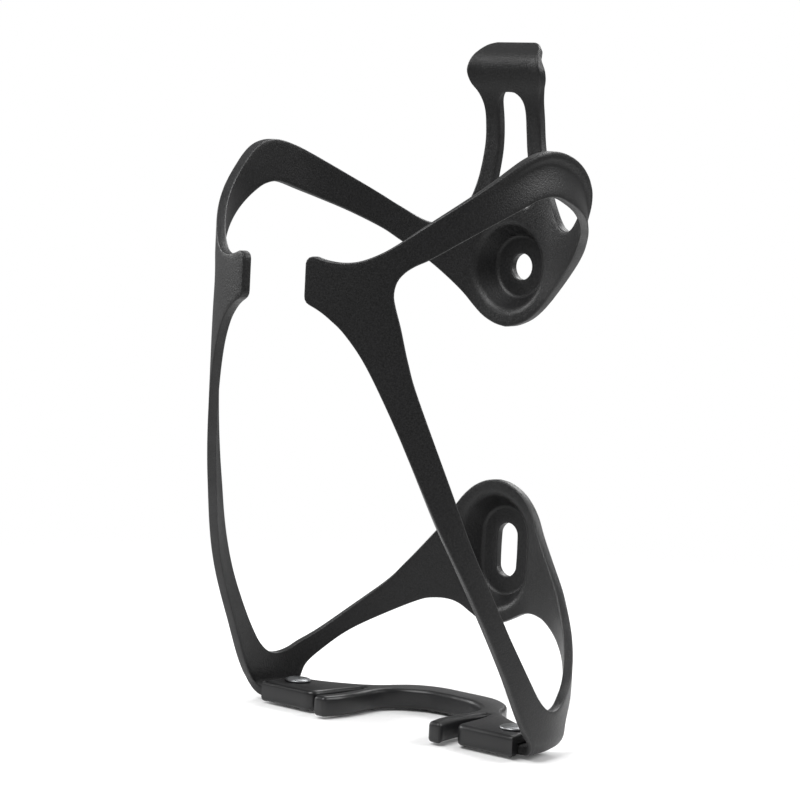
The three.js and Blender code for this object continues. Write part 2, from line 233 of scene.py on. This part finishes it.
def sheet_edge():
    edge = Path((0, 49.7))
    edge.line((5.4, 49.7))
    edge.spline([
        (7.4, 49.1), (8.8, 47.4), (9.8, 45.0), (10.4, 42.6), (10.0, 40.2), (8.8, 38.2), (8.0, 35.6),
        (7.85, 32), (8.1, 27), (9.3, 21), (10.9, 16), (13.0, 12.2), (15.6, 9.6), (18.9, 8.7), (22.3, 9.4),
        (27, 11.9), (34.5, 16.1), (44.5, 21.2), (50.4, 23.9), (55, 25.3), (58.6, 25.7), (62, 25.2),
        (65.2, 24.0), (68.6, 22.0), (75.1, 17.5), (85.6, 10.4), (91.5, 6.2), (95.5, 3.7), (99.5, 2.0),
        (103.1, 1.5), (106.5, 1.8), (108.8, 2.4),
    ])
    edge.corner((110.7, 2.5), (110.9, 0.9))
    edge.line((110.9, -5.6))
    edge.corner((110.9, -6.9), (109.7, -7.4))
    edge.spline([
        (107.6, -8.4), (105.2, -10.0), (102, -12.8), (97.8, -18.3), (92.9, -27.2), (87.9, -37.4),
        (82.2, -49.5), (77.4, -58.8), (71.5, -70.1), (65.4, -81.5), (61.2, -90), (58.9, -94.0),
    ])
    tab_outer, tab_inner = RIVET_ACROSS + TAB_HALF_WIDTH, RIVET_ACROSS - TAB_HALF_WIDTH
    edge.line((56.8, -96.8), (tab_outer, -100.8), (tab_outer, RIVET_UP))
    edge.arc((RIVET_ACROSS, RIVET_UP), TAB_HALF_WIDTH, 0, -math.pi)
    edge.line((tab_inner, RIVET_UP + 4), (44.4, BEND_TOP))
    edge.spline([
        (43.3, -93), (39.9, -89.8), (34.2, -85.4), (26.4, -81.1), (18.9, -77.4), (15.5, -76.5),
        (12, -76.4), (9, -77.1), (6, -78.6), (3, -79.9), (0, -80.3),
    ])
    return edge.mirrored()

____

- _Set task_:
Reproduce the material above, every line of it, exactly.

- _Correct output_:
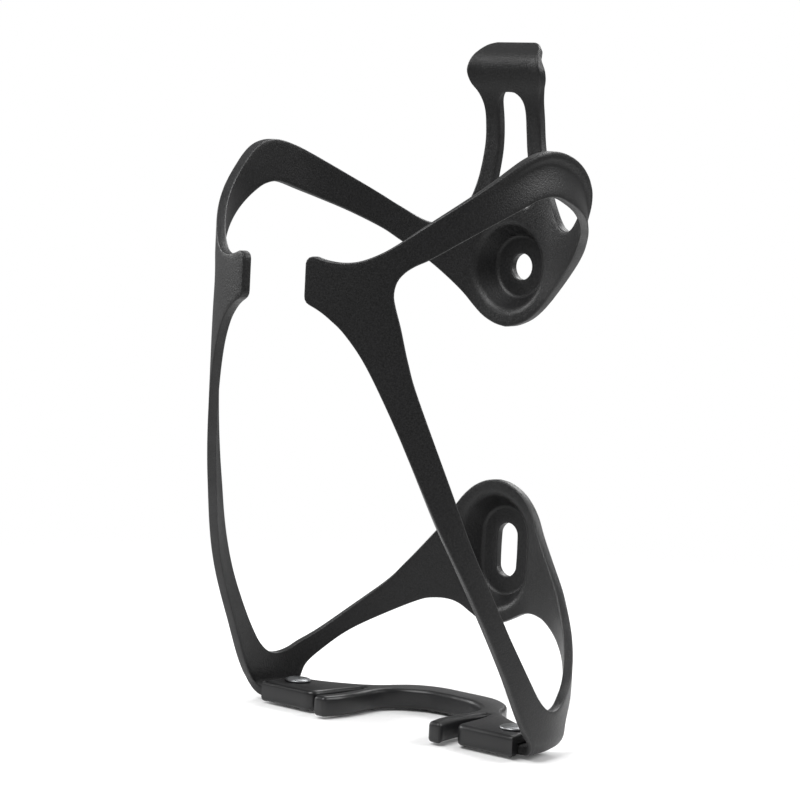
The three.js and Blender code for this object continues. Write part 2, from line 233 of scene.py on. This part finishes it.
def sheet_edge():
    edge = Path((0, 49.7))
    edge.line((5.4, 49.7))
    edge.spline([
        (7.4, 49.1), (8.8, 47.4), (9.8, 45.0), (10.4, 42.6), (10.0, 40.2), (8.8, 38.2), (8.0, 35.6),
        (7.85, 32), (8.1, 27), (9.3, 21), (10.9, 16), (13.0, 12.2), (15.6, 9.6), (18.9, 8.7), (22.3, 9.4),
        (27, 11.9), (34.5, 16.1), (44.5, 21.2), (50.4, 23.9), (55, 25.3), (58.6, 25.7), (62, 25.2),
        (65.2, 24.0), (68.6, 22.0), (75.1, 17.5), (85.6, 10.4), (91.5, 6.2), (95.5, 3.7), (99.5, 2.0),
        (103.1, 1.5), (106.5, 1.8), (108.8, 2.4),
    ])
    edge.corner((110.7, 2.5), (110.9, 0.9))
    edge.line((110.9, -5.6))
    edge.corner((110.9, -6.9), (109.7, -7.4))
    edge.spline([
        (107.6, -8.4), (105.2, -10.0), (102, -12.8), (97.8, -18.3), (92.9, -27.2), (87.9, -37.4),
        (82.2, -49.5), (77.4, -58.8), (71.5, -70.1), (65.4, -81.5), (61.2, -90), (58.9, -94.0),
    ])
    tab_outer, tab_inner = RIVET_ACROSS + TAB_HALF_WIDTH, RIVET_ACROSS - TAB_HALF_WIDTH
    edge.line((56.8, -96.8), (tab_outer, -100.8), (tab_outer, RIVET_UP))
    edge.arc((RIVET_ACROSS, RIVET_UP), TAB_HALF_WIDTH, 0, -math.pi)
    edge.line((tab_inner, RIVET_UP + 4), (44.4, BEND_TOP))
    edge.spline([
        (43.3, -93), (39.9, -89.8), (34.2, -85.4), (26.4, -81.1), (18.9, -77.4), (15.5, -76.5),
        (12, -76.4), (9, -77.1), (6, -78.6), (3, -79.9), (0, -80.3),
    ])
    return edge.mirrored()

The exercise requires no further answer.